ミャンマーのヤンゴン環状線の電車から見える、1階部分が水没した高床式の住宅。よどんだ水はボウフラの発生源で、蚊が媒介するデング熱などの感染症が心配される(勝田吉彰教授提供)【拡大】
働く人の鬱病が増える中、海外駐在員のメンタル問題が企業の大きな関心事になっている。今後の新たな投資先として注目されているミャンマーは医療体制やインフラの不備、頻発する労使問題などがあり、大きなストレスを抱えたまま仕事を続ける駐在員は少なくない。
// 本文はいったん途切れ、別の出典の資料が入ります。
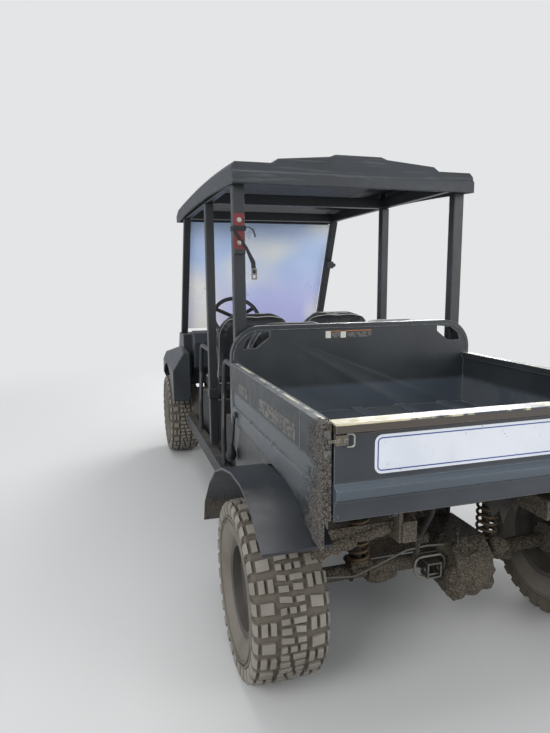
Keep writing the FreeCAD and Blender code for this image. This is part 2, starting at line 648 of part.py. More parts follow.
def cab():
    front = "sill_front_y"
    floor = [
        (front, "floor_low_z"), ("sill_rear_y", "floor_low_z"), ("sill_rear_y", "floor_top_z"),
        (f"{front} + floor_thick / 3", "floor_top_z"),
        ("cowl_rear_y + 22", "floor_low_z + 240"), ("cowl_rear_y + 4", "floor_low_z + 240"),
    ]
    node("floor_pan", prism("Floor", "YZ", floor, "-(sill_in_x - seat_gap)", "sill_in_x - seat_gap"))
    dash = [
        ("cowl_rear_y + seat_gap", "floor_low_z + 330"), ("cowl_rear_y + seat_gap", "cowl_top_z"),
        ("cowl_rear_y + 80", "cowl_top_z + 35"), ("cowl_rear_y + 160", "cowl_top_z + 20"),
        ("cowl_rear_y + 195", "cowl_top_z - 50"), ("cowl_rear_y + 150", "cowl_top_z - 240"),
        ("cowl_rear_y + 60", "floor_low_z + 330"),
    ]
    hollow = [
        ("cowl_rear_y - 5", "floor_low_z + 300"), ("cowl_rear_y - 5", "cowl_top_z - 10"),
        ("cowl_rear_y + 80", "cowl_top_z + 27"), ("cowl_rear_y + 155", "cowl_top_z + 12"),
        ("cowl_rear_y + 186", "cowl_top_z - 52"), ("cowl_rear_y + 142", "cowl_top_z - 240"),
        ("cowl_rear_y + 56", "floor_low_z + 300"),
    ]
    column_hole = steering_axis(cylinder("Z", ("0", "0", "-(column_length + 1)"), "column_length",
                                         "column_radius + seat_gap"))
    node("dash", cut(prism("Dash", "YZ", dash, "-dash_half", "dash_half"),
                     prism("DashHollow", "YZ", hollow, "-(dash_half - 8)", "dash_half - 8"), column_hole))
    rows = [seat_row(top_y) for top_y in ("front_seat_y", "rear_seat_y")]
    backs, cushions, bases = zip(*rows)
    node("seat_backs", group(*(part for back in backs for part in both(back))))
    node("seat_cushions", group(*(part for cushion in cushions for part in both(cushion))))
    node("seat_bases", group(*bases))
    node("rear_bulkhead", box(("-base_half", "base_half"), ("rear_post_y + post_deep / 2 + seat_gap",
                              "rear_post_y + post_deep / 2 + 7"), ("floor_top_z + seat_gap", "800")))


def seat_row(top_y):
    """The left back, the left cushion and the base of the row whose backs reach top_y."""
    left, right = "seat_half_gap", "seat_half_gap + seat_wide"
    foot_y = f"{top_y} - seat_recline"
    back_side = [
        (f"{top_y} - seat_back_deep", "seat_top_z"), (top_y, "seat_top_z - 30"),
        (foot_y, "seat_back_low_z"), (f"{foot_y} - seat_back_deep", "seat_back_low_z"),
    ]
    back_face = [(left, "seat_back_low_z"), (right, "seat_back_low_z"),
                 (right, "seat_top_z"), (left, "seat_top_z")]
    crown = [(left, "seat_top_z", "150"), (right, "seat_top_z", "150"),
             (left, "seat_back_low_z", "40"), (right, "seat_back_low_z", "40")]
    back = common(
        prism("BackSide", "YZ", back_side, left, right),
        prism("BackFace", "XZ", back_face, f"{foot_y} - seat_back_deep - 1", f"{top_y} + 1", crown))
    rear_edge = f"{foot_y} - seat_back_deep / 2"
    front_edge = f"{rear_edge} - cushion_long"
    seat_side = [
        (front_edge, "cushion_low_z"), (rear_edge, "cushion_low_z"),
        (rear_edge, "cushion_top_z"), (f"{front_edge} + 40", "cushion_top_z"),
        (front_edge, "cushion_top_z - 45"),
    ]
    seat_plan = [(left, front_edge), (right, front_edge), (right, rear_edge), (left, rear_edge)]
    plan_rounds = [(left, front_edge, "60"), (right, front_edge, "60")]
    cushion = common(
        prism("CushionSide", "YZ", seat_side, left, right),
        prism("CushionPlan", "XY", seat_plan, "cushion_low_z - 1", "cushion_top_z + 1", plan_rounds))
    low, high = "floor_top_z + seat_gap", "cushion_low_z - seat_gap"
    base_front, base_rear = f"{front_edge} + 40", f"{rear_edge} + 20"
    base = cut(
        box(("-base_half", "base_half"), (base_front, base_rear), (low, high)),
        box(("-(base_half - base_wall)", "base_half - base_wall"),
            (f"{base_front} + base_wall", f"{base_rear} - base_wall"),
            (f"{low} - 1", f"{high} - base_wall")))
    return back, cushion, base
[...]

(平沢裕子)
感染症への不安
2011年に軍事政権から離脱し、民主化が進むミャンマーは人件費の安さや勤勉な国民性、市場としての有望性などから日本企業の注目度が最も高まっている国の一つ。現在の邦人は約500人と少ないが、日本政府がインフラ整備を請け負った工業団地が2年後に開業することもあり、進出を考えている企業は多い。
海外在留邦人のメンタルヘルス問題に詳しい関西福祉大学大学院の勝田吉彰教授は「停電の多さや居住環境の未整備など日本人にとってミャンマーでの生活そのものがストレス要因。ビジネスでの成功のためにも、まず社員の生活面の不安を取り除くことが大事」と指摘する。